The newer version of NOVID, unveiled this summer, anonymously tracks COVID-19 and reports infections among those in users’ social circles and the people they interact with.

In this April 20, 2020 photo, Catherine Hopkins, Director of Community Outreach and School Health at St. Joseph's Hospital, right, performs a test on a patient in a COVID-19 triage tent at St. Joseph's Hospital in Yonkers, N.Y. New York’s plan for taming the coronavirus hinges on taking a time-tested practice to an extraordinary level: hiring an “army” of people to try to trace everyone who might be infected. It's part of a common approach to controlling infectious diseases -- testing, tracing contacts and isolating those infected. But the scope is staggering even for a public health system that used the technique to combat AIDS and tuberculosis.

John Minchillo / AP Photo

In this April 20, 2020 photo, Catherine Hopkins, Director of Community Outreach and School Health at St. Joseph’s Hospital, right, performs a test on a patient in a COVID-19 triage tent at St. Joseph’s Hospital in Yonkers, N.Y. New York’s plan for taming the coronavirus hinges on taking a time-tested practice to an extraordinary level: hiring an “army” of people to try to trace everyone who might be infected. It’s part of a common approach to controlling infectious diseases — testing, tracing contacts and isolating those infected. But the scope is staggering even for a public health system that used the technique to combat AIDS and tuberculosis.

The app’s new design uses a chart to display the number of infections by varying degrees of proximity to the user. For example, those who come into direct contact with the user belong to the user’s first degree of separation.

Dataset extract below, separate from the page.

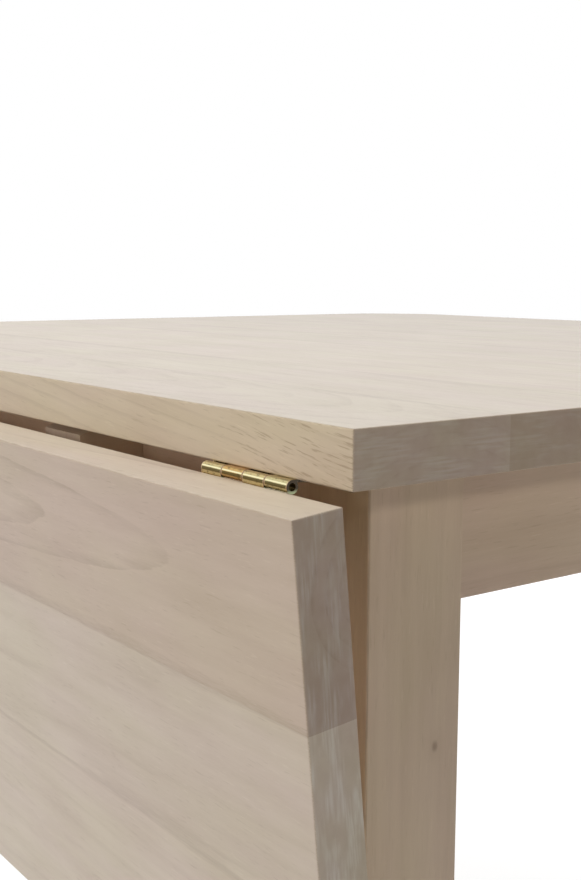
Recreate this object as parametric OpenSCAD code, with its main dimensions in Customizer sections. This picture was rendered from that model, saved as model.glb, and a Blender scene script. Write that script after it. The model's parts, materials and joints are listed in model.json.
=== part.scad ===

People who interact with those contacts comprise the user’s second degree of separation, and so on.

Loh said the developers have found that people are more willing to use such pre-exposure notification.

“Even if you are a really selfish person and you don’t care about anyone else,” he said, “it is to your great benefit to find out [your risk of infection] before COVID gets all the way to your contacts, as it’s coming into your contacts’ contacts. ”

Loh likened NOVID to a radar system “where we show everyone how far away COVID is striking from them.” Users can then decide whether to take measures such as wearing masks, avoiding gatherings, or sheltering in place.

Loh noted that economists have inquired about how that shift in mentality, where people no longer feel compelled to completely eliminate or ignore the risk of infection, could help to reopen the economy.

“If you were trying to drive at night and there were no headlights, then it would be so dangerous,” Loh said. “You’d have to tell everyone, ‘Please drive at two miles per hour because you can’t see anything. [But] once there are headlights, you can go at 65.’”

With about 90,000 users so far, the app has been deployed at Carnegie Mellon, Georgia Tech, Grand Valley State University in Michigan, and King Abdullah University of Science and Technology in Saudi Arabia. Local, state, and national governments across the globe have also inquired about the technology, according to Loh.

But he encouraged people to use standard contact tracing apps, too, to help combat COVID-19 on multiple fronts.